■ TASK INSTRUCTIONS
Copy these lines exactly and nothing else: from the line holding "for node in" to the line holding "return -union(-a, -b, blend)", both lines included.

(Object modeling scripts)
---
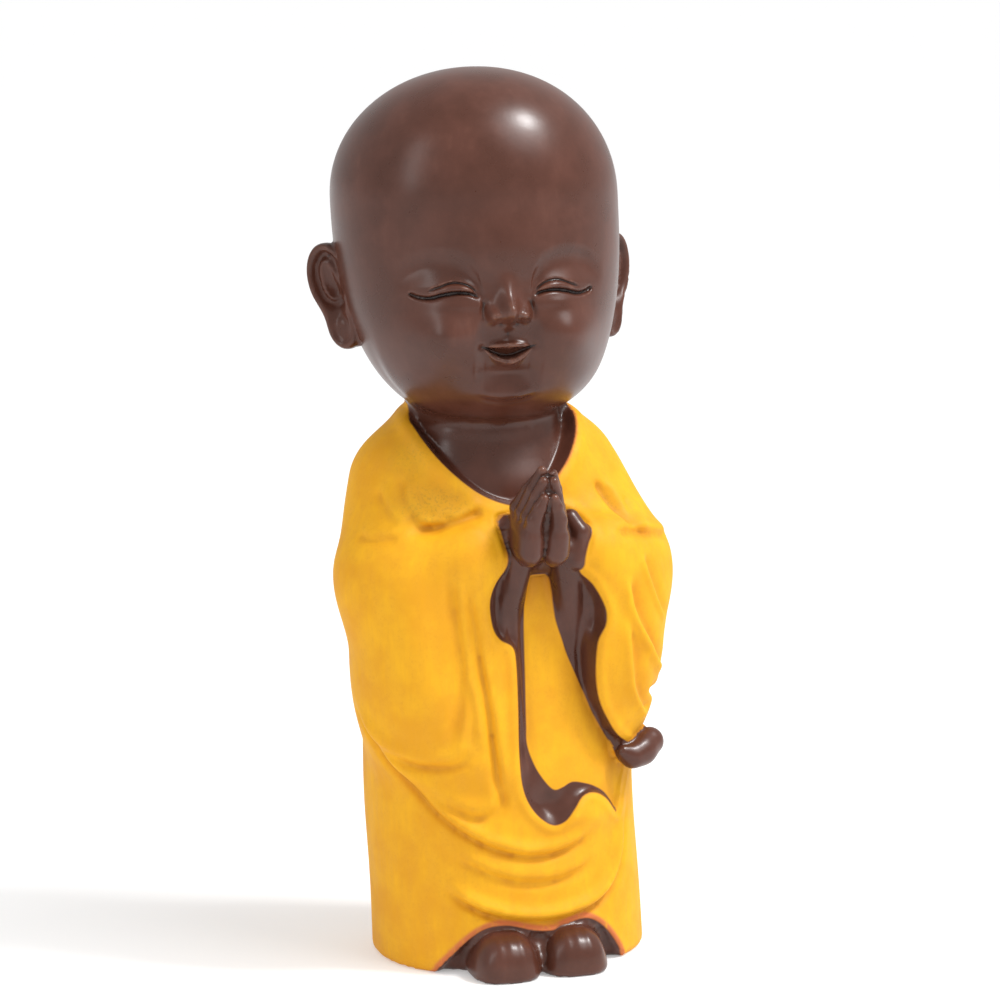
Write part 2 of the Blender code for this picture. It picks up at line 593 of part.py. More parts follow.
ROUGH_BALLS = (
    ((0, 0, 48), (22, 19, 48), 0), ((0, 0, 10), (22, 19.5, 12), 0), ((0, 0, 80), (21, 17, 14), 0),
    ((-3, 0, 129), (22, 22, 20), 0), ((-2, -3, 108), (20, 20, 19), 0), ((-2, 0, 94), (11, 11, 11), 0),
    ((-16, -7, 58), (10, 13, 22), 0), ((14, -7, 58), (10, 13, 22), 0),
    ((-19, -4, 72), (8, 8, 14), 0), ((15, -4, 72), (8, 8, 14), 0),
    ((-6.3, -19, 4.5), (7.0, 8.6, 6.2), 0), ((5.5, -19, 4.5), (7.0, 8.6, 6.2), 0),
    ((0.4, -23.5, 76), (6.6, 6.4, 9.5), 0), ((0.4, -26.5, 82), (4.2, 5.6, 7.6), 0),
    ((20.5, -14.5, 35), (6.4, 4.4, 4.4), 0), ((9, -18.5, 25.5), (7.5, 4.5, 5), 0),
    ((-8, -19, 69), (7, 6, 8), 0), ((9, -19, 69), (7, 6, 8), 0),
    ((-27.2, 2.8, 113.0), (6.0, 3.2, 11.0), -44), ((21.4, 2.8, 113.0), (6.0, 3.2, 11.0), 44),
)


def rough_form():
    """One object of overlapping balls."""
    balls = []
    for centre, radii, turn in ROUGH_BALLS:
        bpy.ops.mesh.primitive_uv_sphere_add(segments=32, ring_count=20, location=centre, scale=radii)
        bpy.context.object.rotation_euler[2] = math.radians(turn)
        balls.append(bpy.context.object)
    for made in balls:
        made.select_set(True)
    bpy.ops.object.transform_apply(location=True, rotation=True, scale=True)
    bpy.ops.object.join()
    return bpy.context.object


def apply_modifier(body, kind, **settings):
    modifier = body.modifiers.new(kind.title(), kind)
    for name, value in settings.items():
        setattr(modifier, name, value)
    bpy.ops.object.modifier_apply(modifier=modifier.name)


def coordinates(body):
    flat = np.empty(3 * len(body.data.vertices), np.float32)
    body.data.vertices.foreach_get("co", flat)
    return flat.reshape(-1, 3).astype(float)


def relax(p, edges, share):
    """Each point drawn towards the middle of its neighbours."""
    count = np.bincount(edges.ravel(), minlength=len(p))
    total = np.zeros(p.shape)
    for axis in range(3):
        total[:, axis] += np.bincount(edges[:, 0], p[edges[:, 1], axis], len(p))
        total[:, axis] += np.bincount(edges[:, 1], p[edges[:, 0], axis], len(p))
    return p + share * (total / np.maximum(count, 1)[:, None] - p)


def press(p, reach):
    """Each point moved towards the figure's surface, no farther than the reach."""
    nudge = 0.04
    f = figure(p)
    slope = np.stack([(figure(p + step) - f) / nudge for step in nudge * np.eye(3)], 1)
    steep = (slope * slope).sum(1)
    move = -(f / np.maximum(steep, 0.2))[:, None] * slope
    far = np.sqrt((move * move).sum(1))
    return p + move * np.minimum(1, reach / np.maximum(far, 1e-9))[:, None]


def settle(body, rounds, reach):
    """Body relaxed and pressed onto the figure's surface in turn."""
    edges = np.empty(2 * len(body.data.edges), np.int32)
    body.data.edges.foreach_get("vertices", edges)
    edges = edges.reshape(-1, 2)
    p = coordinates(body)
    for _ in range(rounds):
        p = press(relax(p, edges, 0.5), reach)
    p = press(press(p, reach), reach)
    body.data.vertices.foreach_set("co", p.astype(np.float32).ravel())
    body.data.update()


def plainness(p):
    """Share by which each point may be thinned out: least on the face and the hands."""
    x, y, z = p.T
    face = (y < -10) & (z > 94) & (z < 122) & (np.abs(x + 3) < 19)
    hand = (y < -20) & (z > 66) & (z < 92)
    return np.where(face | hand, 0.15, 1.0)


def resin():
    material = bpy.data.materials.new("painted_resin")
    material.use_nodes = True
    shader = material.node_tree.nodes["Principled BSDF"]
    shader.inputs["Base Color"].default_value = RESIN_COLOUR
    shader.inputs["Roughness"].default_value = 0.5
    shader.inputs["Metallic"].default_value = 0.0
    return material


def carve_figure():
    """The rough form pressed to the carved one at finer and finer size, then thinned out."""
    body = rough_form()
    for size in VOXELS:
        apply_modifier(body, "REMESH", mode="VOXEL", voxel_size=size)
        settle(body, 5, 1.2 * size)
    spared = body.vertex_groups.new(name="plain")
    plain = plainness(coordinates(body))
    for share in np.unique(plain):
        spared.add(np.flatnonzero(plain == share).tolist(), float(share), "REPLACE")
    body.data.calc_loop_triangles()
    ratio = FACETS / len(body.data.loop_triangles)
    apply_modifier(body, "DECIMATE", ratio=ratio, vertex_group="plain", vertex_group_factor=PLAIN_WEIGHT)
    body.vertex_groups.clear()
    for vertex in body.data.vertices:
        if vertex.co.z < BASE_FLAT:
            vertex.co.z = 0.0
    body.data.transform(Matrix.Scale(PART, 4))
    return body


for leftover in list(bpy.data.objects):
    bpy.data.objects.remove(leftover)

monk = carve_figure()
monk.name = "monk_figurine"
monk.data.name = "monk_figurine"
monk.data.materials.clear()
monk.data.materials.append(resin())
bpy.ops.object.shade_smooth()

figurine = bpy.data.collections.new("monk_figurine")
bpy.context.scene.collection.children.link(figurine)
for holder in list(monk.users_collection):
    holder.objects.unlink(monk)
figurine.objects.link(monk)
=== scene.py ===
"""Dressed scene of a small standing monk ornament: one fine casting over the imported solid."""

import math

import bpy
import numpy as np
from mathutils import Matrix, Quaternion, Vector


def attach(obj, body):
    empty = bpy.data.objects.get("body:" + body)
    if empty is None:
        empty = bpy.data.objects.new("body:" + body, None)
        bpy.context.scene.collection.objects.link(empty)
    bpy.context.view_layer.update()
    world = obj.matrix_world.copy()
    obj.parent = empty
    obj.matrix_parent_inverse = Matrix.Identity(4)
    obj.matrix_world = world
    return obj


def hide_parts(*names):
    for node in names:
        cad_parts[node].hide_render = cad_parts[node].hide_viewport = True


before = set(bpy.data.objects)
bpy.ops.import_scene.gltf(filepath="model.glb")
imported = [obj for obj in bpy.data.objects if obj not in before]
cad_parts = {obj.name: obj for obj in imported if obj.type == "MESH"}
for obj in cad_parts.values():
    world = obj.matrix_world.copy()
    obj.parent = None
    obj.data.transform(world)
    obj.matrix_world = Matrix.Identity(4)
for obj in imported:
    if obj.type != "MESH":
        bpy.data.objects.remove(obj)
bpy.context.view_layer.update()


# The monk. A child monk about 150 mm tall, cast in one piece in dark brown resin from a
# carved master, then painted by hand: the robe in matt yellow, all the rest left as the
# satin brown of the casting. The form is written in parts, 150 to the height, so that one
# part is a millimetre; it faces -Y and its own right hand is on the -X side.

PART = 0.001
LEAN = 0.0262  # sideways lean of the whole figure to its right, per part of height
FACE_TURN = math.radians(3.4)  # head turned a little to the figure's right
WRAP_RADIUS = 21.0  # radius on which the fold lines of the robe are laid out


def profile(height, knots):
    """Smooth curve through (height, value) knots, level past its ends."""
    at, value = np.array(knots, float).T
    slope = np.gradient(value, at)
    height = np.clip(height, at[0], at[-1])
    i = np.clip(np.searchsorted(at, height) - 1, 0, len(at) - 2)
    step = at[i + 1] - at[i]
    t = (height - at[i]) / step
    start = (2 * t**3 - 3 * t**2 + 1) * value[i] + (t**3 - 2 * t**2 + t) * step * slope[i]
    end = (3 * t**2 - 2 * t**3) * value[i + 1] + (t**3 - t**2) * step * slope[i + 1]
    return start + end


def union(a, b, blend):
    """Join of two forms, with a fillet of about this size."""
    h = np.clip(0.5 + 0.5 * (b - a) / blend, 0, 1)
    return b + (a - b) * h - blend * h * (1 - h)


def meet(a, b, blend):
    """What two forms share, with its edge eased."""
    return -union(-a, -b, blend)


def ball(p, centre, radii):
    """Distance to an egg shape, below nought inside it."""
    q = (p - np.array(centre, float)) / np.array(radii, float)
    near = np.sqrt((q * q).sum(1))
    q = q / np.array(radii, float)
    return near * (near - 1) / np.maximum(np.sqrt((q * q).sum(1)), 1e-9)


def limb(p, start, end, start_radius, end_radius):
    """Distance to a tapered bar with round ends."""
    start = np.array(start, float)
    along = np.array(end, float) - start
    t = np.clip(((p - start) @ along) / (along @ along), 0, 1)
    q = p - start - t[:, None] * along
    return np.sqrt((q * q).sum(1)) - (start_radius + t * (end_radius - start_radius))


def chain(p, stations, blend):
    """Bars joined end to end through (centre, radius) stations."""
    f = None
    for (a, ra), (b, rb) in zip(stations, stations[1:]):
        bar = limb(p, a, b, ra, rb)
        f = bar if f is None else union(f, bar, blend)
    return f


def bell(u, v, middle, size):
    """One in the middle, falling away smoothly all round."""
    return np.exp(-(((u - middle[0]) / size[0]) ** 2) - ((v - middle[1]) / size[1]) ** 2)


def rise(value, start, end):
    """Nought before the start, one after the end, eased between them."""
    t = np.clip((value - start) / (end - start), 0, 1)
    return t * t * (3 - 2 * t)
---
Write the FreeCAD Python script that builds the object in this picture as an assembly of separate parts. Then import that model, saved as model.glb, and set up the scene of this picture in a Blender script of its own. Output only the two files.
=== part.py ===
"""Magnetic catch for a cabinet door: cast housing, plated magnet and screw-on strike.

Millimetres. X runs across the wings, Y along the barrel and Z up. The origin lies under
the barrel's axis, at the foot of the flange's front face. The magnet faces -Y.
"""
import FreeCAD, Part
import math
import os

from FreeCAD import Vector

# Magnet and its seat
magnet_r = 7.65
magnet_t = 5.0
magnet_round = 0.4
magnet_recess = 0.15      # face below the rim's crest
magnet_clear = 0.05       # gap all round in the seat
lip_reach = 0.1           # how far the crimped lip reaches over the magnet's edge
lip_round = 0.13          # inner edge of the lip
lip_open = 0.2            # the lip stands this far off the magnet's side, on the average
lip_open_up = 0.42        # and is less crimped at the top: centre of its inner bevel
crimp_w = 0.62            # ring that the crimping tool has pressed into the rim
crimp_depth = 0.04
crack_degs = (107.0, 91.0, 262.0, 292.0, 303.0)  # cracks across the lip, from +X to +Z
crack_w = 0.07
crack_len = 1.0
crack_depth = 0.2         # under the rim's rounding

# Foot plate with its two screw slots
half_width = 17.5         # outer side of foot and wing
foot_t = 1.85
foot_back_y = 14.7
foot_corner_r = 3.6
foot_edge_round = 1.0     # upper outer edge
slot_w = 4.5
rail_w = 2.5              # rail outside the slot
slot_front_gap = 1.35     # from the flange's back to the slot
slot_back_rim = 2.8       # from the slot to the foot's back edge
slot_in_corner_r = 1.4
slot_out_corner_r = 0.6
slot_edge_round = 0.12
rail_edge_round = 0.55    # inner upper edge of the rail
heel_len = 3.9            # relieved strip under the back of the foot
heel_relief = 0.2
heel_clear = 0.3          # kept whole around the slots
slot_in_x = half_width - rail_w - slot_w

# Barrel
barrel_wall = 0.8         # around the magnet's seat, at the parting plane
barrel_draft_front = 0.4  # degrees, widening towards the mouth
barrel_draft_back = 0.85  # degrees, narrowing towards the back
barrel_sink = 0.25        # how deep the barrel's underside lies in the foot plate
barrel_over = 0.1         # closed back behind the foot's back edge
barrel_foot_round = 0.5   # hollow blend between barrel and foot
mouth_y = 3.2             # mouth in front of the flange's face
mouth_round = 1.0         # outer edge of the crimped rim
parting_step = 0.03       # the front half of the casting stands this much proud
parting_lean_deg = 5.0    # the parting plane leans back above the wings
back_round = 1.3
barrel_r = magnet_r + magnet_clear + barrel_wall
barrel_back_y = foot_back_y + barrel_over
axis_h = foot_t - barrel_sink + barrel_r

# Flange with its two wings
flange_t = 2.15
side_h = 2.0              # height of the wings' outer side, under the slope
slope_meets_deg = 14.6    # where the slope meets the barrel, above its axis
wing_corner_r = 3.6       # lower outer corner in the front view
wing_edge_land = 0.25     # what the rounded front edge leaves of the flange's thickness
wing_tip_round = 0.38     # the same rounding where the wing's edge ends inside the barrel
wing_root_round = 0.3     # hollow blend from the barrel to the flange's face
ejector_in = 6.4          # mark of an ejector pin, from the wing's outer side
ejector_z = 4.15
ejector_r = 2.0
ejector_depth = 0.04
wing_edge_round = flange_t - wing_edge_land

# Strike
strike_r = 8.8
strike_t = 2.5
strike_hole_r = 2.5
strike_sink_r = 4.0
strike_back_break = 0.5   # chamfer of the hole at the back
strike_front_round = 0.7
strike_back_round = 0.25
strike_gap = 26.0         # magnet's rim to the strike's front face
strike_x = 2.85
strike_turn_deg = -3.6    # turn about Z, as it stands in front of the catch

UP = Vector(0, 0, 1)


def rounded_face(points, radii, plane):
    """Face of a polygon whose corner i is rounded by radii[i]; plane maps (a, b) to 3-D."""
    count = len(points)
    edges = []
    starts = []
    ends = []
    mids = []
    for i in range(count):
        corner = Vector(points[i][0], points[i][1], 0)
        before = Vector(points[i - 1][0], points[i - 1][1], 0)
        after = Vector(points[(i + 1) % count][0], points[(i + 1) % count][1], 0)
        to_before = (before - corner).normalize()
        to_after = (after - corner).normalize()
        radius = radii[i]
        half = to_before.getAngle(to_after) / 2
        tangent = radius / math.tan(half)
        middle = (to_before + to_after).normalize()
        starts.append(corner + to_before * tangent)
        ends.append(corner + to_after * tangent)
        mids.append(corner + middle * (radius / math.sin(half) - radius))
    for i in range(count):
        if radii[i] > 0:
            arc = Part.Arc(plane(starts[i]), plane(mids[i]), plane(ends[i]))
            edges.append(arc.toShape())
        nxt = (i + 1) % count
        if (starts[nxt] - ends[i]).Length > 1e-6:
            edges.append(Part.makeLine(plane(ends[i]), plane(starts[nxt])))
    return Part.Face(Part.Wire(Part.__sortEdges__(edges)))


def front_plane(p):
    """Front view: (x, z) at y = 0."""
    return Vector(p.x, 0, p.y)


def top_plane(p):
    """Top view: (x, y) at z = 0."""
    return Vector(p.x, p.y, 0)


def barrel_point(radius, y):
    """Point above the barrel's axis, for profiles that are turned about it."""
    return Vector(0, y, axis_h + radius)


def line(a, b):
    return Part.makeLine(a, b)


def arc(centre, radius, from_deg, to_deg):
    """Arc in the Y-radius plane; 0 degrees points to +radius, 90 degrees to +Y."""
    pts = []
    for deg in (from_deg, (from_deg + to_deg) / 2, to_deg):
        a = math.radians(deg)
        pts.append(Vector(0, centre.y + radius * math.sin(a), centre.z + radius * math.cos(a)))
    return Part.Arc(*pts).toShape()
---
■ TASK RESPONSE
    for node in names:
        cad_parts[node].hide_render = cad_parts[node].hide_viewport = True


before = set(bpy.data.objects)
bpy.ops.import_scene.gltf(filepath="model.glb")
imported = [obj for obj in bpy.data.objects if obj not in before]
cad_parts = {obj.name: obj for obj in imported if obj.type == "MESH"}
for obj in cad_parts.values():
    world = obj.matrix_world.copy()
    obj.parent = None
    obj.data.transform(world)
    obj.matrix_world = Matrix.Identity(4)
for obj in imported:
    if obj.type != "MESH":
        bpy.data.objects.remove(obj)
bpy.context.view_layer.update()


# The monk. A child monk about 150 mm tall, cast in one piece in dark brown resin from a
# carved master, then painted by hand: the robe in matt yellow, all the rest left as the
# satin brown of the casting. The form is written in parts, 150 to the height, so that one
# part is a millimetre; it faces -Y and its own right hand is on the -X side.

PART = 0.001
LEAN = 0.0262  # sideways lean of the whole figure to its right, per part of height
FACE_TURN = math.radians(3.4)  # head turned a little to the figure's right
WRAP_RADIUS = 21.0  # radius on which the fold lines of the robe are laid out


def profile(height, knots):
    """Smooth curve through (height, value) knots, level past its ends."""
    at, value = np.array(knots, float).T
    slope = np.gradient(value, at)
    height = np.clip(height, at[0], at[-1])
    i = np.clip(np.searchsorted(at, height) - 1, 0, len(at) - 2)
    step = at[i + 1] - at[i]
    t = (height - at[i]) / step
    start = (2 * t**3 - 3 * t**2 + 1) * value[i] + (t**3 - 2 * t**2 + t) * step * slope[i]
    end = (3 * t**2 - 2 * t**3) * value[i + 1] + (t**3 - t**2) * step * slope[i + 1]
    return start + end


def union(a, b, blend):
    """Join of two forms, with a fillet of about this size."""
    h = np.clip(0.5 + 0.5 * (b - a) / blend, 0, 1)
    return b + (a - b) * h - blend * h * (1 - h)


def meet(a, b, blend):
    """What two forms share, with its edge eased."""
    return -union(-a, -b, blend)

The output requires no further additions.